The Link Between Fiber and Inflammation
A few studies have found that people who eat high fiber diets have lower C-reactive protein (CRP) levels in their blood. CRP is a marker of inflammation that’s been linked to diseases like rheumatoid arthritis (RA), heart disease and diabetes. A fiber-rich diet may help reduce inflammation by lowering body weight. High-fiber foods also feed beneficial bacteria living in the gut, which then release substances that help lower levels of inflammation body-wide. Lower inflammation may have to do less with the fiber itself than with healthy plant chemicals called phytonutrients found in fiber-rich fruits, vegetables and whole grains.
The European Journal of Clinical Nutrition reported 25-54 % lower CRP levels in people who not only ate a high-fiber diet, but who also lost weight and ate more healthy monounsaturated and polyunsaturated fats. In another study, men who ate more fruits and vegetables, going from two servings to eight per day, lowered their CRP levels by one-third. The researchers say the drop was mainly due to eating foods rich in carotenoids- antioxidants that give carrots and oranges their bright color.
Maximizing Your Daily Fiber Intake
Just how much fiber do you need to get the maximum health benefit? Guidelines recommend 20 to 35 grams per day, including both soluble and insoluble fiber (most Americans get just 14 grams daily).
If you’ve been lax about fiber in the past, increase it gradually in your diet. Going straight from 0 to 35 grams a day could lead to uncomfortable symptoms like gas and bloating. And don’t forget to drink plenty of water, it helps the fiber work more effectively.
A small percentage of people need to watch the type of fiber-rich foods they eat. Gluten- a protein found in wheat and other grains- may actually set off inflammation. If gluten sensitivity is a concern, talk to your provider about getting tested for Celiac disease or a wheat allergy and switch to other high-fiber foods instead.
Aim For Variety
The best dietary approach to help our immune systems function better, and help reduce chronic inflammation, is to cut out the bad inflammatory foods and adopt a high fiber/anti-inflammatory one.
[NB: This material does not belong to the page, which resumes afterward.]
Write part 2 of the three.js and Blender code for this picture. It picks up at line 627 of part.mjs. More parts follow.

Many of the bad foods are processed “junk” foods with low nutritional value, including soda and those that contain simple sugars like high-fructose corn syrup, processed meat, and white bread, white pasta, and other foods high in refined carbohydrates.
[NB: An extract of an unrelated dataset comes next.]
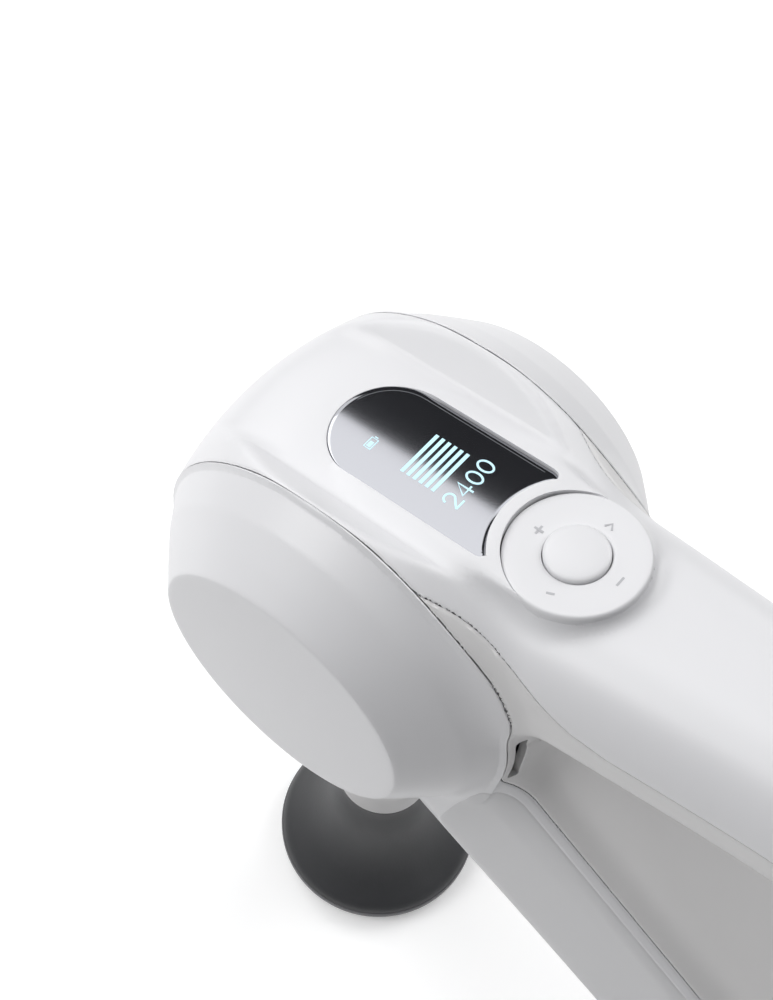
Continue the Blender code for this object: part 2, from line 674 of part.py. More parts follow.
def build_rod():
    """Connecting rod, its big-end bearing and the wrist pin it swings on."""
    small = THROW - ROD_LENGTH
    wrist = empty("wrist_axis", (0.0, 0.0, small), parent=PLUNGER)
    height = ROD_LENGTH
    side = arc((0, height), 9.0, -60, 240, 20)
    foot = arc((0, 0), 5.2, 130, 410, 16)
    holes = [circle((0, height), 6.5, 24), circle((0, 0), 2.7, 20)]
    body = outline_solid("connecting_rod", [side + foot] + holes, -3.0, 3.0)
    place("connecting_rod", body, wrist, ALUMINIUM, 0.35, 1.0)
    bearing = ring("rod_bearing", 4.3, 6.3, -2.9, 2.9)
    bearing.transform(Matrix.Translation((0.0, 0.0, height * MM)))
    place("rod_bearing", bearing, wrist, STEEL, 0.25, 1.0)
    pin = rod_disc("wrist_pin", 2.5, -5.6, 5.6, 20)
    pin.transform(Matrix.Translation((0.0, 0.0, small * MM)))
    place("wrist_pin", pin, PLUNGER, STEEL, 0.2, 1.0)


def build_plunger():
    """The sliding shaft with its clevis and sleeve, and the fixed guide round it."""
    wrist = THROW - ROD_LENGTH
    top = wrist + 6.0
    shaft = rod_disc("plunger_shaft", SHAFT_RADIUS, -86.0, top, 28, along="Z")
    piece = place("plunger_shaft", shaft, PLUNGER, STEEL, 0.2, 1.0)
    slot = tool("clevis_slot", box("clevis_slot", (-20, -3.4, wrist - 6.4), (20, 3.4, top + 5)),
                PLUNGER)
    eye = rod_disc("clevis_eye", 2.6, -20.0, 20.0, 20)
    eye.transform(Matrix.Translation((0.0, 0.0, wrist * MM)))
    combine(piece, "DIFFERENCE", slot, tool("clevis_eye", eye, PLUNGER))
    sleeve = turned("plunger_sleeve", [
        (10.9, -SLEEVE_TOP), (SLEEVE_RADIUS, -SLEEVE_TOP), (SLEEVE_RADIUS, -93.0),
        (COLLAR_RADIUS + 0.6, -96.5), (COLLAR_RADIUS, -98.5), (COLLAR_RADIUS, -SLEEVE_END),
        (8.6, -SLEEVE_END), (8.6, -88.0), (6.2, -88.0), (6.2, -84.6), (10.9, -84.6)],
        36, closed=True)
    place("plunger_sleeve", sleeve, PLUNGER, PALE, 0.45)
    bushing = ring("linear_bushing", SHAFT_RADIUS + 0.1, 8.3, -66.0, -46.0, along="Z")
    place("linear_bushing", bushing, PLUNGER, BRASS, 0.35, 1.0)
    guide = turned("guide_sleeve", [
        (8.5, -35.0), (12.2, -35.0), (12.2, -37.0), (10.5, -37.0), (10.5, -68.0),
        (8.5, -68.0)], 28, closed=True)
    place("guide_sleeve", guide, PLUNGER, ALUMINIUM, 0.4, 1.0)
    end = ring("nose_ring", SLEEVE_RADIUS + 0.7, 17.2, -NOSE_END - 2.4, -NOSE_END - GAP, 36,
               along="Z")
    place("nose_ring", end, PLUNGER, PALE, 0.4)
    seal = ring("shaft_seal", SLEEVE_RADIUS + 0.1, SLEEVE_RADIUS + 1.7, -NOSE_END + 1.1,
                -NOSE_END + 3.1, 40, along="Z")
    place("shaft_seal", seal, PLUNGER, DARK, 0.7)


def build_attachment():
    """The push-in stem and the soft round head."""
    stem = turned("attachment_stem", [
        (0.0, -88.4), (7.4, -88.4), (8.3, -89.6), (8.3, -136.0), (14.0, -136.0),
        (14.0, -139.0), (0.0, -139.0)], 32)
    place("attachment_stem", stem, PLUNGER, DARK, 0.5)
    head = turned("attachment_head", [
        (0.0, -139.3), (14.3, -139.3), (14.3, -135.7), (8.8, -135.7), (8.8, -110.0),
        (10.9, -110.0), (10.9, -118.0), (11.5, -124.0), (13.3, -130.0), (17.2, -136.0),
        (22.0, -141.0), (24.6, -143.2), (HEAD_RADIUS, -144.6), (HEAD_RADIUS, -146.6),
        (24.2, -148.8), (22.4, -STANCE), (0.0, -STANCE)], 44)
    place("attachment_head", head, PLUNGER, DARK, 0.8)


def build_electrics():
    """Battery cells and their cradle, the main board and the charging socket."""
    for number in range(2):
        start = 60.0 + number * (CELL_LENGTH + 0.6)
        name = f"battery_cell_{number + 1}"
        cell = rod_disc(name, CELL_RADIUS, 0.0, CELL_LENGTH, 28, along="Z")
        cell.transform(Matrix.Rotation(math.radians(90), 4, "Y"))
        cell.transform(Matrix.Translation((start * MM, 0.0, BAR_AXIS_Z * MM)))
        place(name, cell, HOUSING, BLUE, 0.5)
    trough = [(-8.2, 8.0), (-8.2, 4.8), (8.2, 4.8), (8.2, 8.0)]
    trough += arc((0, BAR_AXIS_Z), CELL_RADIUS + 0.4, -55, -125, 8)
    cradle = outline_solid("battery_cradle", [trough], -188.0, -62.0)
    cradle.transform(Matrix.Rotation(math.radians(90), 4, "Z"))
    place("battery_cradle", cradle, HOUSING, DARK, 0.6)

    board = box("main_board", (60.0, -14.0, -0.8), (150.0, 14.0, 0.8))
    lie = Matrix.Rotation(-ARM_ANGLE, 4, "Y")
    board.transform(lie)
    centre = arm_point(0.0, ARM_OFFSET)
    board.transform(Matrix.Translation((centre[0] * MM, 0.0, centre[1] * MM)))
    place("main_board", board, HOUSING, GREEN, 0.5)

    outer = outline_solid("charging_socket", [[(-4.5, -1.7), (4.5, -1.7), (4.5, 1.7),
                                               (-4.5, 1.7)],
                                              [(-4.0, -1.2), (4.0, -1.2), (4.0, 1.2),
                                               (-4.0, 1.2)]], 0.0, 7.0, plane="XY")
    outer.transform(Matrix.Rotation(math.radians(90), 4, "Z"))
    outer.transform(Matrix.Rotation(math.radians(90), 4, "Y"))
    outer.transform(Matrix.Translation((185.0 * MM, 0.0, -102.0 * MM)))
    place("charging_socket", outer, HOUSING, STEEL, 0.3, 1.0)


def build_vents():
    """Curved grille bars behind the vent slots."""
    for name, side in (("vent_grille_left", -1), ("vent_grille_right", 1)):
        grille = vent_sector(name, side, 35.8, 37.3, 1.0)
        place(name, grille, HOUSING, DARK, 0.6)


build_housing()
build_grip()
build_display()
build_controls()
build_motor()
build_crank()
build_rod()
build_plunger()
build_attachment()
build_electrics()
build_vents()
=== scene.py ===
"""How the massage gun looks: its outer skin is built as one distance field, parted along its
seams, and dressed in moulded plastic, soft overlay and a lit display.

Shapes are worked out in the drum frame in millimetres: X back along the top bar, Y along the
drum's axis, Z up from the display. to_row() carries them into the row frame in metres.
"""

import json
import math

import bmesh
import bpy
import numpy as np
from mathutils import Matrix, Vector


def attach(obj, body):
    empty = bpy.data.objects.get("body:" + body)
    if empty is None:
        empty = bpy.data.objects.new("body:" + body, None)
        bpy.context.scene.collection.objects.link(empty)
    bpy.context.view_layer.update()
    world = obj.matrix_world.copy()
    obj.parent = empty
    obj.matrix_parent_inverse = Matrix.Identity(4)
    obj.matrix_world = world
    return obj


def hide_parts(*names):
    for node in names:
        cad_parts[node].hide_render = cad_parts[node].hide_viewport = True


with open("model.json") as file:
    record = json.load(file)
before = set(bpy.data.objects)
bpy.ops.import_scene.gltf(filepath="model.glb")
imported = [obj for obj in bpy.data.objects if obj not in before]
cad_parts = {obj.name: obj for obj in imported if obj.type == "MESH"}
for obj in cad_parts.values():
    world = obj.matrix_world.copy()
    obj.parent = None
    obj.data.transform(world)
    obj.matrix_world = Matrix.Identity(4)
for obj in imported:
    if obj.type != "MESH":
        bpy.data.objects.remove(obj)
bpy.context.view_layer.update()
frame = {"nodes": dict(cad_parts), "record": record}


LEAN = math.radians(8.2)
COS, SIN = math.cos(LEAN), math.sin(LEAN)
DRUM_X, DRUM_Z = -0.083924, 0.150
DOWN = np.array((-SIN, 0.0, -COS))      # the plunger's axis in the drum frame
PITCH = 0.8      # spacing of the field's samples

CROWN_RADIUS, CROWN_ARC, SEAM_Y = 43.2, 72.3, 21.6
# Half width across the drum against the cap's radius there, from the seam out to the face.
CAP = ((SEAM_Y, 39.9), (21.9, 39.9), (22.6, 38.75), (27.7, 35.2), (32.4, 31.0), (37.0, 26.7))
CAP_SLOPE = 0.74                        # turns the cap's radial distance into distance to its wall
FACE_Y, FACE_ARC = 37.2, 700.0          # a cap's slightly domed face
LAND_Z, LAND_HALF, LAND_RISE = 34.3, 15.5, 0.912
PAD = np.array((37.3, 0.0))
PLATFORM_START, PLATFORM_HALF, PLATFORM_EDGE = 4.0, 12.25, 0.9
BAR_Z, BAR_START, BAR_RADIUS, BAR_END = 15.8, 8.0, 15.2, 189.0
BAR_SWELL = (22.0, 95.0)                # the bar is fuller from the drum back to here
ARM_ANGLE = math.radians(-39.7)
ALONG = np.array((math.cos(ARM_ANGLE), math.sin(ARM_ANGLE)))
ACROSS = np.array((-math.sin(ARM_ANGLE), math.cos(ARM_ANGLE)))
ARM_OFFSET, ARM_SPAN, ARM_RADII = -11.6, (10.0, 230.0), (26.1, 21.0)
SEAM_DEPTH = 3.1                        # from the arm's inner edge to its seam
NOSE_RADIUS, NOSE_END, STANCE = 19.5, 60.0, 150.0
VENT_RADIUS, VENT_ANGLE, VENT_TURN, VENT_Y = 39.5, -8.0, 11.0, 18.9
PORT_Z, PORT_HALF = -102.0, (4.7, 2.2)
WALL, OVERLAY_WALL = 1.8, 1.2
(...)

- Half your plate should be filled with whole grains like whole-wheat bread, whole-grain pasta, and brown rice, along with healthy proteins, such as fish, poultry, beans, and nuts.
- The other half should be mostly vegetables along with some fruit.
- Always use healthy oils like olive and canola oils instead of butter or other flavorings.
Diet is not a quick-fix, but over time it has incredible potential to help manage and even prevent inflammation, which can be a life saver for those of us suffering from chronic pain.